>> begin

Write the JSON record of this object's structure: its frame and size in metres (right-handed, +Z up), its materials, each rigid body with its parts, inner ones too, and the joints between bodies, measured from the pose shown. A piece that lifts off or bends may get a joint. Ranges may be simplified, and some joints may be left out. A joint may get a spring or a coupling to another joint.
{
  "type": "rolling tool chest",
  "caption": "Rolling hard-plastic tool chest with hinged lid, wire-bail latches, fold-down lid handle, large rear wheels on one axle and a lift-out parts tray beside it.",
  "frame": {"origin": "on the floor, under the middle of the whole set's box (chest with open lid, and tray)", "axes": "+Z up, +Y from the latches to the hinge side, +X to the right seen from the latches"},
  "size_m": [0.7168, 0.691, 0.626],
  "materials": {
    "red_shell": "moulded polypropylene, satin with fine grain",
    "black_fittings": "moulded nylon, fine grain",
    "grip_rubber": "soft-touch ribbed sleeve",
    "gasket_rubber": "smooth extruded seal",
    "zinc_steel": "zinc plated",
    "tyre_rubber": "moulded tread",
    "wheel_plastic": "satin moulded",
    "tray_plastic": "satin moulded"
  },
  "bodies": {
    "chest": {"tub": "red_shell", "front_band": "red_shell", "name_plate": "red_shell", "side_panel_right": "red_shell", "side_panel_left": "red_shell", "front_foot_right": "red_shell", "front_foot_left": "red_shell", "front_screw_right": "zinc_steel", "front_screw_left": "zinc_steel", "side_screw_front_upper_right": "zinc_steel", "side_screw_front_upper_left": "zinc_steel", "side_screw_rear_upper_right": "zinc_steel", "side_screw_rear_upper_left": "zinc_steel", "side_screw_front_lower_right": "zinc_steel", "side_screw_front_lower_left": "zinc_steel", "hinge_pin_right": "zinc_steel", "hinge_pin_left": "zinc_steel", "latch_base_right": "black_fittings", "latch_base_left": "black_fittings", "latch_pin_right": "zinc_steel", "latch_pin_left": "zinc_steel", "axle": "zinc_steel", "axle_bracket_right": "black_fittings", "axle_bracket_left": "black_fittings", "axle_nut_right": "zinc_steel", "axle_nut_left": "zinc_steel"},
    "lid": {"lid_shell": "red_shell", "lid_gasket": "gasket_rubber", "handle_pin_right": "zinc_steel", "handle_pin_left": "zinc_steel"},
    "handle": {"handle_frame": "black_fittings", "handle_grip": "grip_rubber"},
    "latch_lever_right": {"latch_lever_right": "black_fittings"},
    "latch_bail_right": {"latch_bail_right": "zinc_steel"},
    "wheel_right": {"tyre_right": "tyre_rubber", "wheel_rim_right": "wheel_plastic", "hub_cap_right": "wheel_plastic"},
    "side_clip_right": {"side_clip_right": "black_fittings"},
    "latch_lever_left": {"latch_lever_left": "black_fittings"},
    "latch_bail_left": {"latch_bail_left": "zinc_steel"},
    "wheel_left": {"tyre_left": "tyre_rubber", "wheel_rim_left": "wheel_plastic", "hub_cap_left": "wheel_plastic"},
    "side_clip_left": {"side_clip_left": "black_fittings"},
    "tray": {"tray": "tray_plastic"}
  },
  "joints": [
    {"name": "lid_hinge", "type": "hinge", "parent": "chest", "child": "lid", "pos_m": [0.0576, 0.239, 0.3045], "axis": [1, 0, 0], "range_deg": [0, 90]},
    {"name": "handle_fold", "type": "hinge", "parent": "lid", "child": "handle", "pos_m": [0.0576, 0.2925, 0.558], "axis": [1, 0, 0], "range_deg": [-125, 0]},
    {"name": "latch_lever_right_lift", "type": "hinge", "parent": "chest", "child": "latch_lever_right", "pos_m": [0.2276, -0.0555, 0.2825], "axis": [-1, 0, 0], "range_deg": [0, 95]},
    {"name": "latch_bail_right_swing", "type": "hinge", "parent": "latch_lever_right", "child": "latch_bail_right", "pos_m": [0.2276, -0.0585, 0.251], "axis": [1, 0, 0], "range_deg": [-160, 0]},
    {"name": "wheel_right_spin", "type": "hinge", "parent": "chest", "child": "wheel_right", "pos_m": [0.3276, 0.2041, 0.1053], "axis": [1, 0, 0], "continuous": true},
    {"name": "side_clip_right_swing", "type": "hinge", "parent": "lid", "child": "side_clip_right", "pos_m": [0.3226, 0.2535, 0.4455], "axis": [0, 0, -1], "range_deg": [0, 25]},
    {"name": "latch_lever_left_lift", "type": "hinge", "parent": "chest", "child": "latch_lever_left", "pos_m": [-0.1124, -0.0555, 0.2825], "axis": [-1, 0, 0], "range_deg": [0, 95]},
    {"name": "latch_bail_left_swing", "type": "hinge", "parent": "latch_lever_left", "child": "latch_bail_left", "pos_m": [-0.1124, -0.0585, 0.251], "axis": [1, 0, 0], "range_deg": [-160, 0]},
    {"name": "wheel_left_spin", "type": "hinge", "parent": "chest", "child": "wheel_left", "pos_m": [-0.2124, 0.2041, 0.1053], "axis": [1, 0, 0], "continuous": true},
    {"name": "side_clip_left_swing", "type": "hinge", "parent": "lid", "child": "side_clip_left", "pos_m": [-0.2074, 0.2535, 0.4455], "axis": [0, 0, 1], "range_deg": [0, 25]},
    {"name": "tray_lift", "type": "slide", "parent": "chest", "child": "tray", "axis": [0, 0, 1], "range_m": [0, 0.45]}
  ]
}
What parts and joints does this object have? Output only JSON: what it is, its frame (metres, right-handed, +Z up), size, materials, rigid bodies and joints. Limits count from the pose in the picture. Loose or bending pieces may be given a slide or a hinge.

>> end

### Task details
Above are the records; copy all of them exactly.

### Written answer
Write the JSON record of this object's structure: its frame and size in metres (right-handed, +Z up), its materials, each rigid body with its parts, inner ones too, and the joints between bodies, measured from the pose shown. A piece that lifts off or bends may get a joint. Ranges may be simplified, and some joints may be left out. A joint may get a spring or a coupling to another joint.
{
  "type": "rolling tool chest",
  "caption": "Rolling hard-plastic tool chest with hinged lid, wire-bail latches, fold-down lid handle, large rear wheels on one axle and a lift-out parts tray beside it.",
  "frame": {"origin": "on the floor, under the middle of the whole set's box (chest with open lid, and tray)", "axes": "+Z up, +Y from the latches to the hinge side, +X to the right seen from the latches"},
  "size_m": [0.7168, 0.691, 0.626],
  "materials": {
    "red_shell": "moulded polypropylene, satin with fine grain",
    "black_fittings": "moulded nylon, fine grain",
    "grip_rubber": "soft-touch ribbed sleeve",
    "gasket_rubber": "smooth extruded seal",
    "zinc_steel": "zinc plated",
    "tyre_rubber": "moulded tread",
    "wheel_plastic": "satin moulded",
    "tray_plastic": "satin moulded"
  },
  "bodies": {
    "chest": {"tub": "red_shell", "front_band": "red_shell", "name_plate": "red_shell", "side_panel_right": "red_shell", "side_panel_left": "red_shell", "front_foot_right": "red_shell", "front_foot_left": "red_shell", "front_screw_right": "zinc_steel", "front_screw_left": "zinc_steel", "side_screw_front_upper_right": "zinc_steel", "side_screw_front_upper_left": "zinc_steel", "side_screw_rear_upper_right": "zinc_steel", "side_screw_rear_upper_left": "zinc_steel", "side_screw_front_lower_right": "zinc_steel", "side_screw_front_lower_left": "zinc_steel", "hinge_pin_right": "zinc_steel", "hinge_pin_left": "zinc_steel", "latch_base_right": "black_fittings", "latch_base_left": "black_fittings", "latch_pin_right": "zinc_steel", "latch_pin_left": "zinc_steel", "axle": "zinc_steel", "axle_bracket_right": "black_fittings", "axle_bracket_left": "black_fittings", "axle_nut_right": "zinc_steel", "axle_nut_left": "zinc_steel"},
    "lid": {"lid_shell": "red_shell", "lid_gasket": "gasket_rubber", "handle_pin_right": "zinc_steel", "handle_pin_left": "zinc_steel"},
    "handle": {"handle_frame": "black_fittings", "handle_grip": "grip_rubber"},
    "latch_lever_right": {"latch_lever_right": "black_fittings"},
    "latch_bail_right": {"latch_bail_right": "zinc_steel"},
    "wheel_right": {"tyre_right": "tyre_rubber", "wheel_rim_right": "wheel_plastic", "hub_cap_right": "wheel_plastic"},
    "side_clip_right": {"side_clip_right": "black_fittings"},
    "latch_lever_left": {"latch_lever_left": "black_fittings"},
    "latch_bail_left": {"latch_bail_left": "zinc_steel"},
    "wheel_left": {"tyre_left": "tyre_rubber", "wheel_rim_left": "wheel_plastic", "hub_cap_left": "wheel_plastic"},
    "side_clip_left": {"side_clip_left": "black_fittings"},
    "tray": {"tray": "tray_plastic"}
  },
  "joints": [
    {"name": "lid_hinge", "type": "hinge", "parent": "chest", "child": "lid", "pos_m": [0.0576, 0.239, 0.3045], "axis": [1, 0, 0], "range_deg": [0, 90]},
    {"name": "handle_fold", "type": "hinge", "parent": "lid", "child": "handle", "pos_m": [0.0576, 0.2925, 0.558], "axis": [1, 0, 0], "range_deg": [-125, 0]},
    {"name": "latch_lever_right_lift", "type": "hinge", "parent": "chest", "child": "latch_lever_right", "pos_m": [0.2276, -0.0555, 0.2825], "axis": [-1, 0, 0], "range_deg": [0, 95]},
    {"name": "latch_bail_right_swing", "type": "hinge", "parent": "latch_lever_right", "child": "latch_bail_right", "pos_m": [0.2276, -0.0585, 0.251], "axis": [1, 0, 0], "range_deg": [-160, 0]},
    {"name": "wheel_right_spin", "type": "hinge", "parent": "chest", "child": "wheel_right", "pos_m": [0.3276, 0.2041, 0.1053], "axis": [1, 0, 0], "continuous": true},
    {"name": "side_clip_right_swing", "type": "hinge", "parent": "lid", "child": "side_clip_right", "pos_m": [0.3226, 0.2535, 0.4455], "axis": [0, 0, -1], "range_deg": [0, 25]},
    {"name": "latch_lever_left_lift", "type": "hinge", "parent": "chest", "child": "latch_lever_left", "pos_m": [-0.1124, -0.0555, 0.2825], "axis": [-1, 0, 0], "range_deg": [0, 95]},
    {"name": "latch_bail_left_swing", "type": "hinge", "parent": "latch_lever_left", "child": "latch_bail_left", "pos_m": [-0.1124, -0.0585, 0.251], "axis": [1, 0, 0], "range_deg": [-160, 0]},
    {"name": "wheel_left_spin", "type": "hinge", "parent": "chest", "child": "wheel_left", "pos_m": [-0.2124, 0.2041, 0.1053], "axis": [1, 0, 0], "continuous": true},
    {"name": "side_clip_left_swing", "type": "hinge", "parent": "lid", "child": "side_clip_left", "pos_m": [-0.2074, 0.2535, 0.4455], "axis": [0, 0, 1], "range_deg": [0, 25]},
    {"name": "tray_lift", "type": "slide", "parent": "chest", "child": "tray", "axis": [0, 0, 1], "range_m": [0, 0.45]}
  ]
}
What parts and joints does this object have? Output only JSON: what it is, its frame (metres, right-handed, +Z up), size, materials, rigid bodies and joints. Limits count from the pose in the picture. Loose or bending pieces may be given a slide or a hinge.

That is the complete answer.